What is a Cryptocurrency Wallet? How to Store Bitcoin in it?
On Oct 01, 2020
A crypto wallet is the software program that stores your public and private keys, and it serves as a tool to communicate your address with the various blockchain types. Those keys are an essential part of the transactions. If you want to send or receive coins or tokens, you need one of those wallets. In this article, we will dive into deep of wallets, its classes, and security issues.
Recent developments in technology had got your attention, and you want to keep up with the trends? If the Bitcoin and other cryptocurrencies are compelling, and you want to possess some amount of coins, you need a wallet or storage devices. Numerous wallets can serve you for intended purposes, and choosing the right one could be arduous for new starters or if someone has a lot to store in their wallets. If you buy cryptocurrency with cash or from online exchanges, you need to have a blockchain wallet to store them. Different types of wallets have distinct characteristics, which also differ from the provider of this storage. You need to know them to hold your money wisely.
Understanding the Differences in Wallets
The name tells most of the information about this type of storage. Here, the computer or your phone plays the principal role in storing the keys. Local storage has two different types, hot and cold wallets.
What is the Hot Wallet?
Online wallets are known as hot wallets. As long as you have access to the internet, then you will have access to those wallets. These types of wallets are easy to reach and use. Also, it is accessible to hackers at the same time. Since you have those keys in those computers, then it would take a little effort for hackers to get your wallet. It is advisable to keep as little money as possible in hot wallets. It is similar to carrying cash in your wallet, you need it for urgent spending and convenience, and you would never take a large amount of money in your wallet. That’s why the hot wallet is handy for small transactions.
What is the Cold Wallet?
Cold wallets are offline natured storages. As opposite to hot storage, you cannot access it from the web, and it is less vulnerable to threats from the web. You may have an external drive, such as a flashcard, to save your keys. If you want high security, then you can put that into safe boxes. For that matter, cold wallets are useful for a large amount of money keeping. There are some types of cold wallets too. For instance, some people do not rely on any other tools. They use their brains to remember keys directly or cyphering keys with a password, which is easy to recall. In that case, no one can hack or steal your keys. Paper wallets are items that can remind you of money, which is paper, and it has QR codes of your public and private keys. You can get them from some sites. However, using cold wallets for transactions is not so convenient.

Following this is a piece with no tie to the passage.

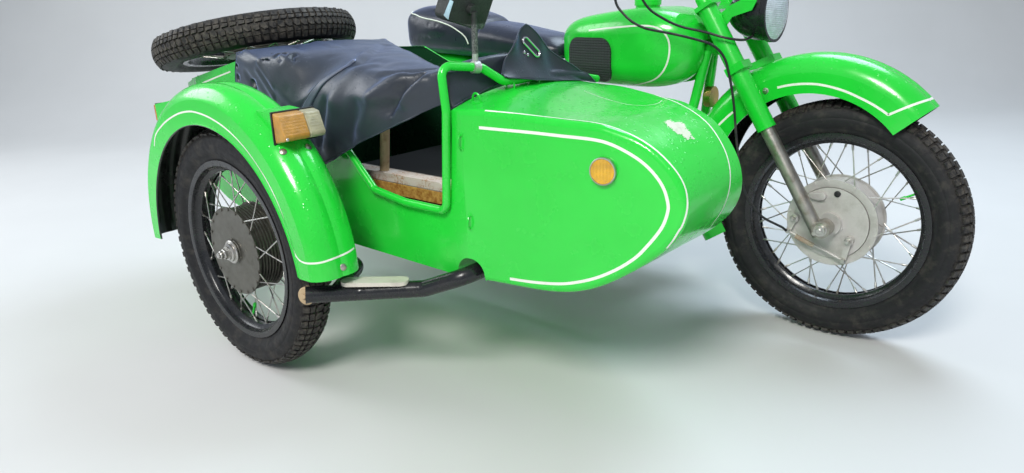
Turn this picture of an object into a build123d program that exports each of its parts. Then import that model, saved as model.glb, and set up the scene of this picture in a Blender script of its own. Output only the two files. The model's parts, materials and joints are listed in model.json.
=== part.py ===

As its name suggests, you put your keys in the cloud. You have to think carefully while choosing the right server. Some cloud database providers offer reliable cloud services that are encrypted. After accessing the cloud server, you can choose to have a cold or hot wallet. You can pick a hot wallet for your daily transactions and a cold wallet for saving purposes. Some crypto exchanges also offer cloud-based storage. You do not need to forget that the security of your keys solely depends on the provider.
Advice For You
Since you cannot retrieve your keys, you have to be careful in case of forgetting. Four million bitcoins have lost in various ways, and disremembering or losing address is one of them. Since bitcoin is digital money, you should treat it as you treat your physical cash, especially, when you buy Bitcoin because of its supreme value in the market. People save their money in saving and checking accounts. Saving account is for saving, analogous to bitcoin, you should keep your large amount of money in a cold wallet. For your daily transactions, you have your checking account, so in the bitcoin world, you should have your hot wallet.